As its name implies, the swing-through method is simply a matter of swinging through the flight line of the target, coming up from behind and hitting the trigger as the muzzle comes even with the target. Of course, the muzzle has to be moving faster than the target, and a sustained follow-through is critical because it is the follow-through that provides the lead. It's all a matter of timing, and the reason it works so well is one of the mysteries of wing-shooting.

Whenever I'm passing through London I always try to schedule a half-day of shooting and coaching at Holland & Holland's famous shooting grounds, especially when they're in the mood to let me use one of their magnificent doubles. The Holland coaches are a forgiving lot and know me well enough not to take anything I do or say very seriously and seem to be of the uniform opinion that I acquired my unsalvageable wing-shooting form somewhere in the American wilderness. Anyway, it's comforting to have them peering over my shoulder and whispering, "Push on, Mr. Carmichel, push on," beseeching me to keep swinging the gun hard and fast after the shot is fired. As I said before, with the swing-through method your follow-through is everything.

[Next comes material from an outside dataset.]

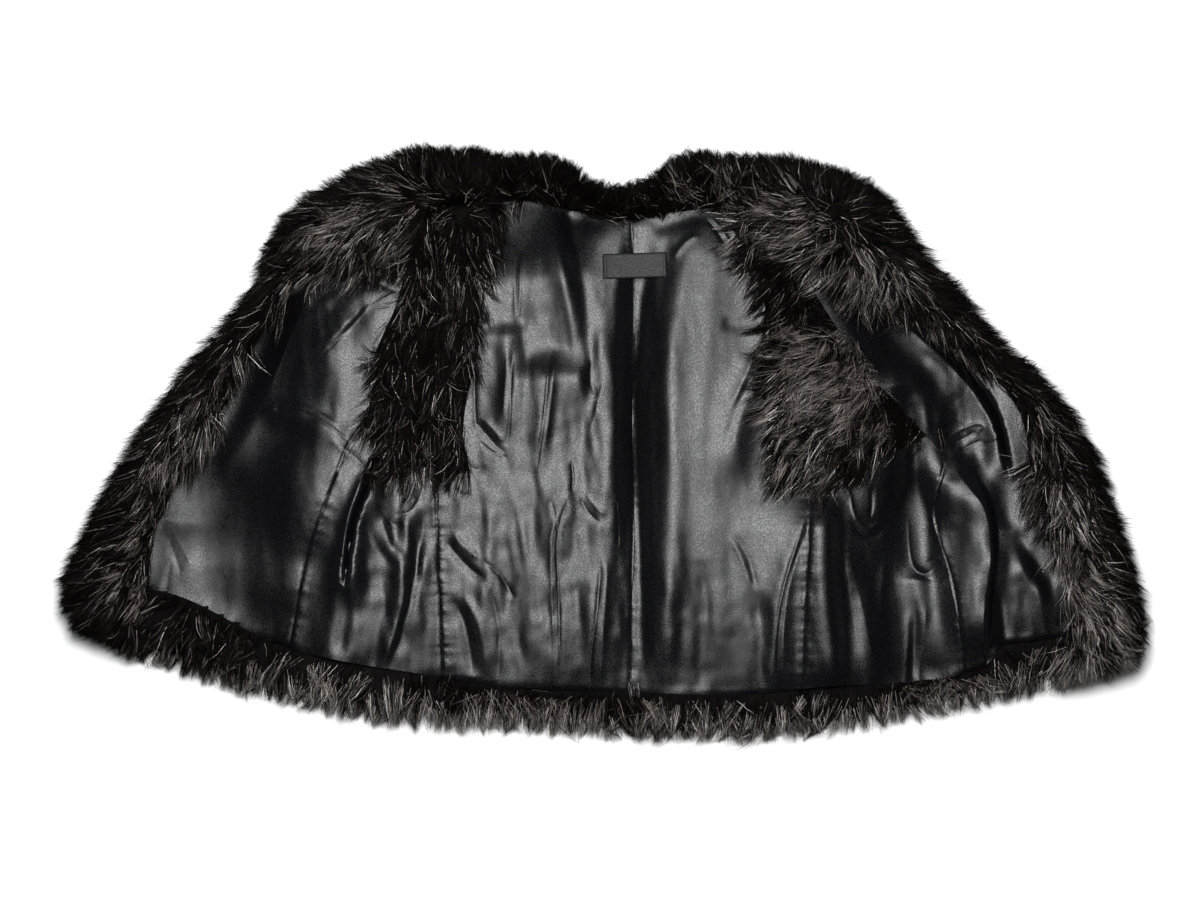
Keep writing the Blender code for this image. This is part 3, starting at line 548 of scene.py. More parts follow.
def noise(x, y, size_x, size_y, turn, seed):
    """Smooth noise from -1 to 1 with features of this size, in metres, turned by degrees."""
    table = np.random.default_rng(seed).uniform(-1, 1, (64, 64))
    c, s = math.cos(math.radians(turn)), math.sin(math.radians(turn))
    u, v = (x * c + y * s) / size_x, (y * c - x * s) / size_y
    i, j = np.floor(u).astype(int), np.floor(v).astype(int)
    fu, fv = u - i, v - j
    fu, fv = fu * fu * (3 - 2 * fu), fv * fv * (3 - 2 * fv)
    at = lambda a, b: table[(j + b) % 64, (i + a) % 64]
    return (at(0, 0) * (1 - fu) + at(1, 0) * fu) * (1 - fv) + (at(0, 1) * (1 - fu) + at(1, 1) * fu) * fv


def layered(x, y, layers):
    """The sum of some layers of noise."""
    return sum(strength * noise(x, y, *rest) for strength, *rest in layers)


def smooth_run(points, pieces):
    """A run through the points, rounded between them."""
    points = np.array(points, float)
    if len(points) < 3:
        return points
    padded = np.concatenate([[2 * points[0] - points[1]], points, [2 * points[-1] - points[-2]]])
    out = [points[:1]]
    t = (np.arange(1, pieces + 1) / pieces)[:, None]
    for a, b, c, d in zip(padded, padded[1:], padded[2:], padded[3:]):
        square, cube = 2 * a - 5 * b + 4 * c - d, 3 * b - a - 3 * c + d
        out.append(0.5 * (2 * b + (c - a) * t + square * t**2 + cube * t**3))
    return np.concatenate(out)


def photo_places(pixels):
    """The places, in metres, of a run that lists x and y in photo pixels."""
    return [from_photo(*p) for p in zip(pixels[::2], pixels[1::2])]


def photo_run(pixels):
    return smooth_run(photo_places(pixels), 3)


def lengths_of(run):
    return np.linalg.norm(np.diff(run, axis=0), axis=1)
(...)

A good way to practice is to mount your shotgun over and over, swinging through and dry-firing at an imaginary target and maintaining a long, smooth follow-through.

Sustained Lead
The third technique for hitting a dove, skeet target or anything else that flies is the "sustained lead." This is simply a matter of establishing the amount of lead you want to use and maintaining the lead with your moving gun until the shot is away. It's pretty much a foolproof method when you do it right, or at least as near foolproof as anything about wing-shooing is liable to be. This technique is widely used by most of the top field and competition shotgunners. The difficult part of sustained-lead shooting is knowing just how much lead is necessary for targets flying at different speeds, distances and angles. This is learned the hard way-by experience. Actually, I may be making it sound harder than it is, because when mastering station 4 we quickly learn that a three- or four-foot lead gets the pattern on target, depending on your individual style and speed. Once we get this basic position down pat, other crossing targets, such as a jetting dove, are only variations of the same basic approach.